David broke the mold! But more, David become a molder of men in a new mold and model of leadership. Saul had an army with no weapons. David took the giant’s weapons and the army pursue the Philistines – in one day, David armed all of Israel. The playground mentality disappeared and a new standard for the word “champion” was introduced: “Saul has slain his thousands, but David has slain his ten thousands.”
God wants His people to function at an international level at the local level, not learn their skills on the playground. You don’t the world with Boy Scouts. You change the world with champions.
Modern machinery that maintains mediocrity, measuring men with management methods, prepares people for playground level performance by producing premier playgrounds. Champions? They mess up the rhythms of our preconceptions, upstage our kids, and generally demand a level of leadership we are not inclined to provide. In short, champions are misfits when they should be mainstream. Mediocrity is our mainstay; anything else would be radical because our modern christianism is more a hobby, an add-on feature, a good balance to our successful little American life! Discipleship is preparation for the playground. And “once we get enough playgrounds, we will change the culture.”

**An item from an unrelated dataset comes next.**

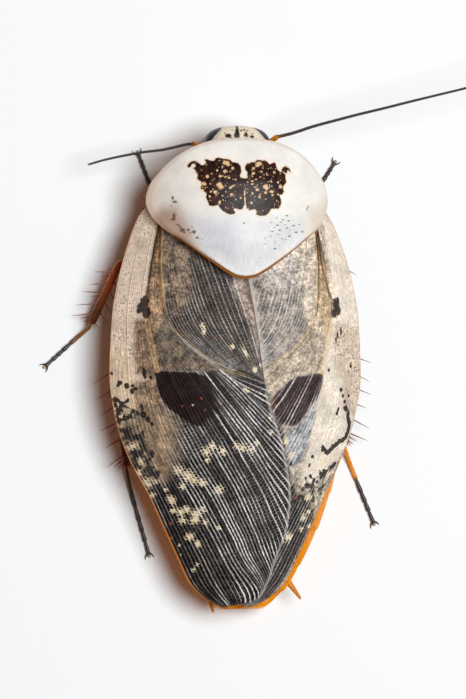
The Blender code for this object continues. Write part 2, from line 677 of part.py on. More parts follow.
def foot(name, ankle, came, toe):
    """A tarsus laid on the ground: five swelling joints with flat soles, then two claws."""
    joints = (0.0, 0.4, 0.58, 0.72, 0.84, 1.0)
    shares, swell = [], []
    for first, last in zip(joints, joints[1:]):
        for share, size in ((0.15, 0.86), (0.9, 1.08)):
            shares.append(first + (last - first) * share)
            swell.append(size)
    path, way = bent_path(ankle, came, toe, 0.35, shares)
    turns = len(path) - len(shares)
    swell = np.array([0.95] * turns + swell)
    down = np.array([0.0] * turns + shares)
    path[:, 2] += (SOLE_Z - path[:, 2]) * smooth_step(down / 0.38)
    tarsus = swept(name, path, TARSUS_RADIUS * swell, TARSUS_RADIUS * 1.04 * swell, 8, floor=0.0)
    beside = unit(np.cross(way, (0, 0, 1)))
    claws = [
        spine(path[-1] - way * 0.13 + beside * swing * 0.12, way + beside * swing - (0, 0, 0.12), CLAW_LENGTH, 0.15)
        for swing in (-0.95, 0.95)
    ]
    finish_node(join(tarsus, claws), "dark_brown")


def antenna(word):
    """A stout scape and a long flagellum that thins to its tip."""
    start, end = (np.array(p, float) for p in SCAPES[word])
    path = start + np.array([0.0, 0.12, 0.8, 1.0])[:, None] * (end - start)
    swell = np.array([0.7, 0.95, 1.0, 0.8]) * SCAPE_RADIUS
    finish_node(swept("scape_" + word, path, swell, swell, 8), "amber")
    path = curve_points(FLAGELLA[word], 14 if word == "left" else 24)
    share = np.linspace(0.0, 1.0, len(path))
    radius = ANTENNA_RADIUS + (ANTENNA_TIP_RADIUS - ANTENNA_RADIUS) * share**2
    finish_node(swept("flagellum_" + word, path, radius, radius, 6), "dark_brown")


def palp(word, side):
    """A jointed feeler beside the mouth."""
    path = curve_points([(side * x, y, z) for x, y, z in PALP_PATH], 8)
    radius = np.array([0.24, 0.25, 0.27, 0.25, 0.26, 0.27, 0.28, 0.2])
    finish_node(swept("palp_" + word, path, radius, radius, 6, up=(0.0, 1.0, 0.0)), "amber")


def cercus_shape(name, word, grown=0.0):
    """A short ringed tail feeler that narrows to its tip, or the socket round it when it is grown."""
    path = curve_points(CERCI[word], 9)
    if grown:
        path[0] += unit(path[0] - path[1]) * grown
    share = np.linspace(0.0, 1.0, len(path))
    ringed = 0.03 * (np.arange(len(path)) % 2)
    radius = CERCUS_RADIUS * np.clip(1.2 - share, 0.0, 1.0) ** 0.8 + ringed + grown * 1.2
    return swept(name, path, radius, radius * 0.9, 8)


def cercus(word):
    finish_node(cercus_shape("cercus_" + word, word), "amber")


def centre_on_the_ground():
    """Parents every node to one empty and moves it, so that the origin is under the box's middle."""
    holder = bpy.data.objects.new("specimen", None)
    bpy.context.scene.collection.objects.link(holder)
    nodes = [o for o in bpy.context.scene.objects if o.type == "MESH"]
    corners = np.concatenate([np.array([v.co for v in o.data.vertices]) for o in nodes])
    low, high = corners.min(0), corners.max(0)
    holder.location = (-(low[0] + high[0]) / 2, -(low[1] + high[1]) / 2, -low[2])
    for obj in nodes:
        obj.parent = holder


def main():
    """Builds every node in an emptied scene."""
    for obj in list(bpy.data.objects):
        bpy.data.objects.remove(obj)
    wing_cover("tegmen_left", LEFT)
    wing_cover("tegmen_right", RIGHT)
    pronotum()
    prothorax()
    pterothorax()
    abdomen()
    head_and_eyes()
    for name, joints in LEGS.items():
        leg(name, joints)
    for word, side in (("left", LEFT), ("right", RIGHT)):
        antenna(word)
        palp(word, side)
        cercus(word)
    centre_on_the_ground()


if __name__ == "__main__":
    main()
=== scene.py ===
"""Porcelain roach, life size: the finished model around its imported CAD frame, with floor, light and camera.

Shapes are laid out in millimetres about the animal's own midline, feet at z = 0 and +Y to the head, and are
moved to the frame's place in metres when a piece is made. Each piece is a grid of points worked out at once.
"""

import math

import bpy
import numpy as np
from mathutils import Matrix, Vector


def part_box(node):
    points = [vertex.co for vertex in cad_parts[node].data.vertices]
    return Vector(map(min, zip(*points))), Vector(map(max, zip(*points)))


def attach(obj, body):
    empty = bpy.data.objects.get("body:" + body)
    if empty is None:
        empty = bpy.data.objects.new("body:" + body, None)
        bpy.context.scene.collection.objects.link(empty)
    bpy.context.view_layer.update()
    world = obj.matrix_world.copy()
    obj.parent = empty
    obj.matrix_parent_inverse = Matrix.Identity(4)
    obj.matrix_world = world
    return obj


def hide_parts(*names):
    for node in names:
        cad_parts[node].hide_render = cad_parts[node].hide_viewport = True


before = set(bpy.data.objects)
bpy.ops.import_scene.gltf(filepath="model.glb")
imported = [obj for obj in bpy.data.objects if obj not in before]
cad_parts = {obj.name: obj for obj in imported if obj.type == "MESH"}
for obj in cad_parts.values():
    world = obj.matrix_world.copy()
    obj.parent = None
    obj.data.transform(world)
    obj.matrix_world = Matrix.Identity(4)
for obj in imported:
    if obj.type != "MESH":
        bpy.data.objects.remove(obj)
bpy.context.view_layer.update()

bl_info = {
    "name": "Porcelain Roach",
    "version": (1, 0, 0),
    "blender": (4, 5, 0),
    "location": "3D View > Sidebar > Roach",
    "description": "Builds a life-size porcelain roach, piece by piece, with its floor, light and camera",
    "category": "Add Mesh",
}

MM = 0.001
LEFT, RIGHT = -1.0, 1.0
WORDS = {LEFT: "left", RIGHT: "right"}
SHARP_ANGLE = math.radians(55)

# The shield's front edge stands 15.15 mm ahead of the layout's zero, on the midline
SHIELD_LOW, SHIELD_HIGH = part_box("pronotum")
SHIELD_FRONT = 15.15
SHIFT = np.array([(SHIELD_LOW.x + SHIELD_HIGH.x) / 2 / MM, SHIELD_HIGH.y / MM - SHIELD_FRONT, 0.0])


# ---- maths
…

No one can change a culture at the playground level unless the playground level produces the skills needed for the next levels of personal growth! You can’t transform a culture without transforming individuals. You can’t help people play to their potentials when your definition of “potential” means “the best you can be on the playground.” Once you have some expertise on the playground, you may have to unlearn and relearn some basics if you wish to be on the team in the kingdom of God.